STORED RECORDS:
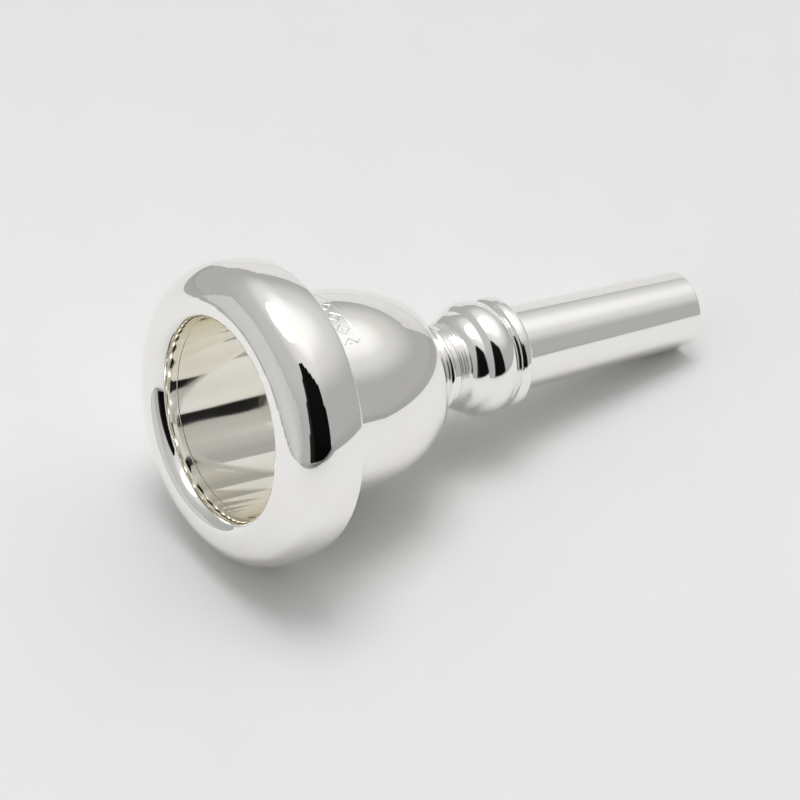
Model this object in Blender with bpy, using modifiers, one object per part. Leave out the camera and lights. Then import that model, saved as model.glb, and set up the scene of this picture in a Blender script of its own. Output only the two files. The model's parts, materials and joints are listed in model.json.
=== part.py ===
"""Large brass-instrument mouthpiece, screwed together from rim, cup and shank, lying on its side.

Every piece is turned about one axis.  A place along that axis is called a station: it is measured
from the front of the rim towards the open end of the shank.  An outline is a list of
(station, radius) points.
"""

import math

import bmesh
import bpy

MM = 0.001
SIDES = 36  # flat sides of every turned piece, and steps in one turn of a thread

# Room between pieces
SEAT_GAP = 0.3 * MM  # between faces that meet, and round each O-ring
WALL_OVERLAP = 0.3 * MM  # how far the foot of a thread is sunk in its wall

# Rim
BITE_DIAMETER = 32.6 * MM
BITE_DEPTH = 3.4 * MM  # from the front of the rim
RIM_WIDTH = 8.7 * MM  # from the bite to the outside
RIM_ROUND = 6.5 * MM
RIM_DEPTH = 12.9 * MM
RIM_REAR_DROP = 0.8 * MM  # how far the band closes in towards the rear
RIM_LAND = 1.0 * MM  # straight bore behind the bite
RIM_CORNER = 0.8 * MM

# Cup
LIP_WALL = 1.0 * MM
CUP_WALL = 0.75 * MM  # outside of the cup beyond the bite
CUP_STRAIGHT_END = 22.0 * MM
CUP_FLANK_PAST_BOWL = 0.6 * MM  # how far the long curve of the side runs past the bowl's end
CUP_HEEL_ROUND = 5.0 * MM  # radius of the turn from the side into the cove
CUP_COVE_ROUND = 1.94 * MM  # radius of the hollow turn from the heel into the neck
FLANK_ROUND_MOST = 2000 * MM
BOWL_DEPTH_CURVE = 2.9
BOWL_WALL_CURVE = 1.25
BOWL_END_DIAMETER = 8.8 * MM
BOWL_LAND = 0.5 * MM  # straight bore at the end of the bowl
STOP_HEIGHT = 0.7 * MM  # ring that closes the back of the rim, above the rim's O-ring seat
STOP_WIDTH = 1.2 * MM

# Neck, between cup and beads
NECK_SEAM = 44.6 * MM  # front face of the shank's shoulder
NECK_WALL = 0.3 * MM  # outside the groove of the O-ring
NECK_RING_SETBACK = 1.7 * MM  # from the seam
NECK_RING_ROUND = 0.8 * MM
NECK_RING_HEIGHT = 0.55 * MM
GROOVE_PITCH = 0.6 * MM
GROOVE_DEPTH = 0.2 * MM
GROOVE_WIDTH = 0.5  # share of the pitch
GROOVE_MARGIN = 0.35  # plain length before the first groove, as a share of the pitch
GROOVE_COUNT = 3

# Shank; heights are above the neck
SHANK_LENGTH_END = 96.0 * MM  # station of the open end
SHANK_END_DIAMETER = 13.0 * MM
SHANK_END_WALL = 1.1 * MM
SHANK_TAPER = 1 / 27  # change of diameter per unit of length
SHANK_CORNER = 0.25 * MM
FRONT_BEAD_HEIGHT = 1.47 * MM
FRONT_BEAD_ROUND = 3.76 * MM
FRONT_BEAD_END = 96  # where the front bead gives way to the step; its crown would be at 90 degrees
BEAD_STEP_WIDTH = 0.55 * MM
BEAD_STEP_HEIGHT = 1.96 * MM  # where the rear bead starts
REAR_BEAD_HEIGHT = 2.7 * MM
REAR_BEAD_ROUND = 4.6 * MM
COLLAR_CREASE_HEIGHT = 1.55 * MM
COLLAR_HEIGHT = 2.4 * MM
COLLAR_EDGE_HEIGHT = 2.2 * MM
COLLAR_WIDTH = 2.4 * MM
COLLAR_EDGE = 0.15  # chamfer of the collar, as a share of its width
THROAT_DIAMETER = 8.2 * MM
THROAT_PAST_BOWL = 6.0 * MM

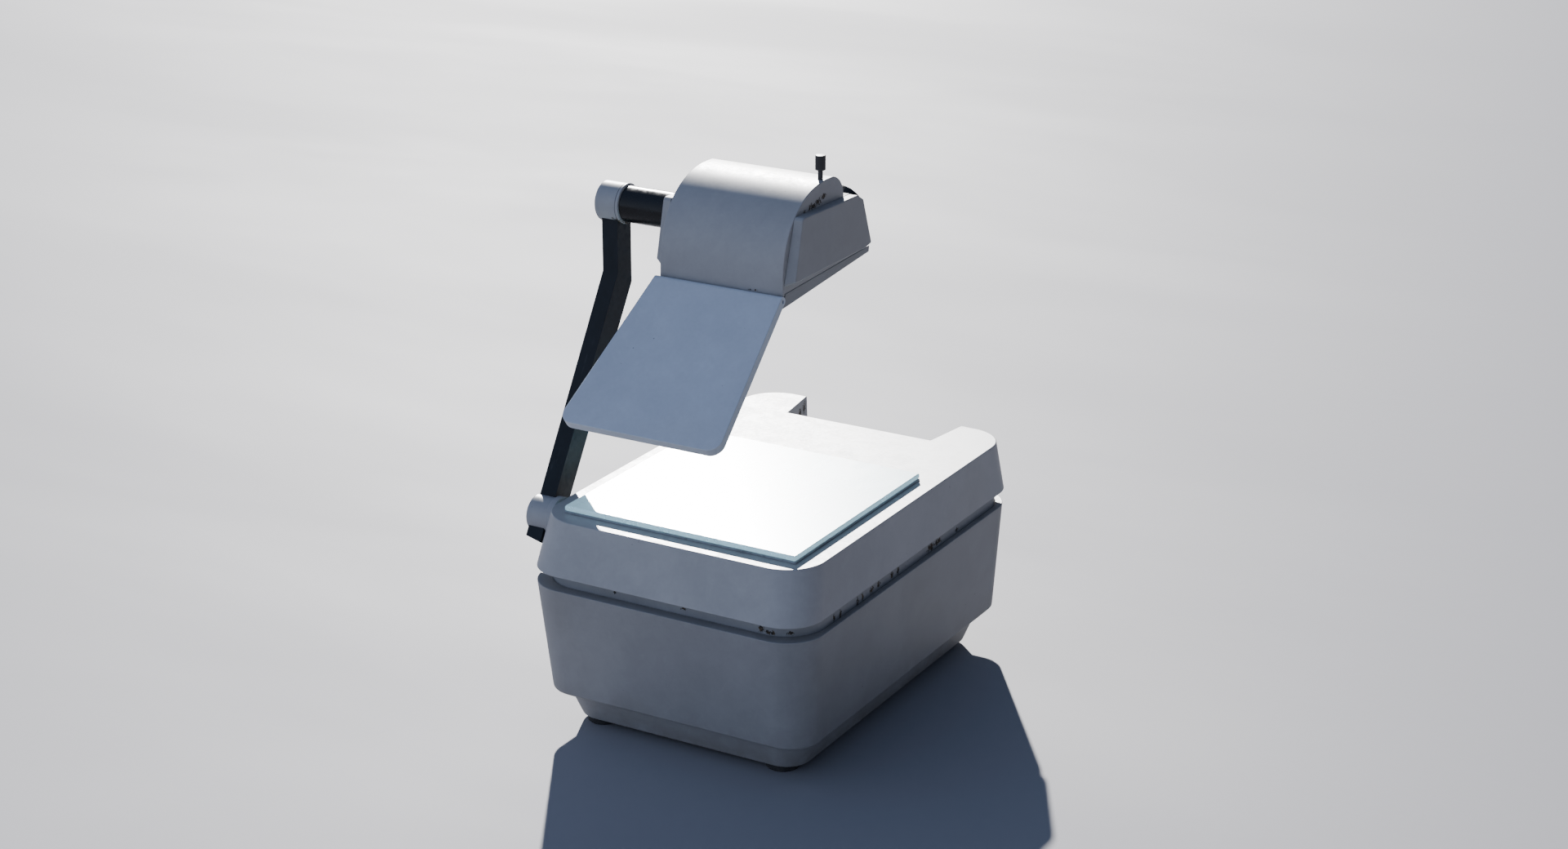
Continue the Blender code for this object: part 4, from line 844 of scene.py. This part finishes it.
FROM_LEFT = Matrix.Rotation(math.radians(-90), 4, "Y")
long_bar = [(-197.7, 180.1)] + BAR[1:-1] + [(-174.7, 166.1)]
lower_hub = spun(
    round_corners(
        [(0.001, 183.5), (LOWER_HUB_R, 183.5), (LOWER_HUB_R, 159.5), (SPINDLE_R + 0.1, 159.5), (SPINDLE_R + 0.1, 179.5), (0.001, 179.5)],
        [0, 2.0, 0.8, 0.2, 0, 0], 6,
    ),
    "z", (0, 0, 0), 128, Matrix.Translation((0, PY, PZ)) @ FROM_LEFT,
)
lower_hub = carve(lower_hub, slab_x(grow(long_bar, 0.25), ARM_X0 - 0.25, ARM_X1 + 0.25))
finish_piece("lower_hub_fine", lower_hub, mat["hub"], "lower_hub", "arm", sharp=35)
upper_hub = spun(
    round_corners(
        [
            (0.001, 186.3), (UPPER_HUB_R - 0.2, 186.3), (UPPER_HUB_R - 0.2, 161.9), (UPPER_HUB_R - 1.0, 161.7), (UPPER_HUB_R - 1.0, 161.2),
            (UPPER_HUB_R, 161.0), (UPPER_HUB_R, 158.2), (SPINDLE_R + 0.1, 158.2), (SPINDLE_R + 0.1, 181.0), (0.001, 181.0),
        ],
        [0, 1.8, 0.1, 0.05, 0.05, 0.2, 0.9, 0.2, 0, 0], 6,
    ),
    "z", (0, 0, 0), 128, Matrix.Translation((0, UY, UZ)) @ FROM_LEFT,
)
upper_hub = carve(upper_hub, slab_x(grow(BAR, 0.25), ARM_X0 - 0.25, ARM_X1 + 0.25))
finish_piece("upper_hub_fine", upper_hub, mat["hub"], "upper_hub", "arm", sharp=35)

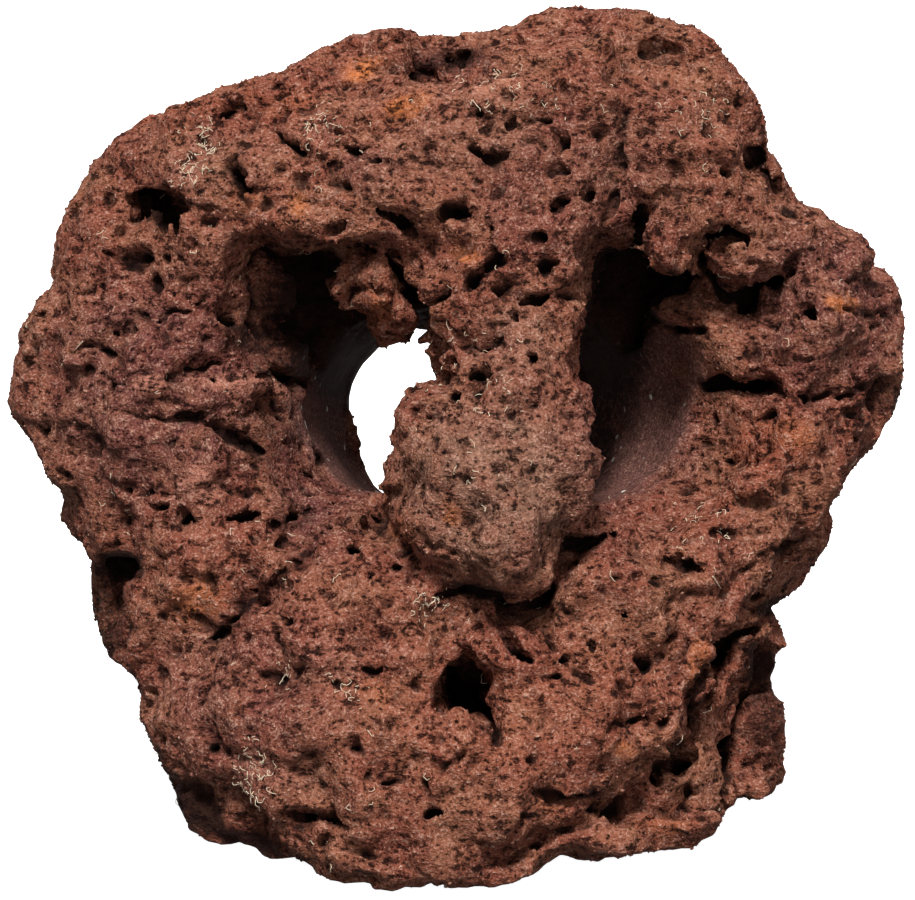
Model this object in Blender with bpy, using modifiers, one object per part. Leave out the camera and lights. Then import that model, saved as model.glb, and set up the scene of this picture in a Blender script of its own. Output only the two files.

WORK TO DO: Gather up, from the records above, each line where the word "files" appears.

SOLUTION TO THIS PROBLEM:
Model this object in Blender with bpy, using modifiers, one object per part. Leave out the camera and lights. Then import that model, saved as model.glb, and set up the scene of this picture in a Blender script of its own. Output only the two files. The model's parts, materials and joints are listed in model.json.
Model this object in Blender with bpy, using modifiers, one object per part. Leave out the camera and lights. Then import that model, saved as model.glb, and set up the scene of this picture in a Blender script of its own. Output only the two files.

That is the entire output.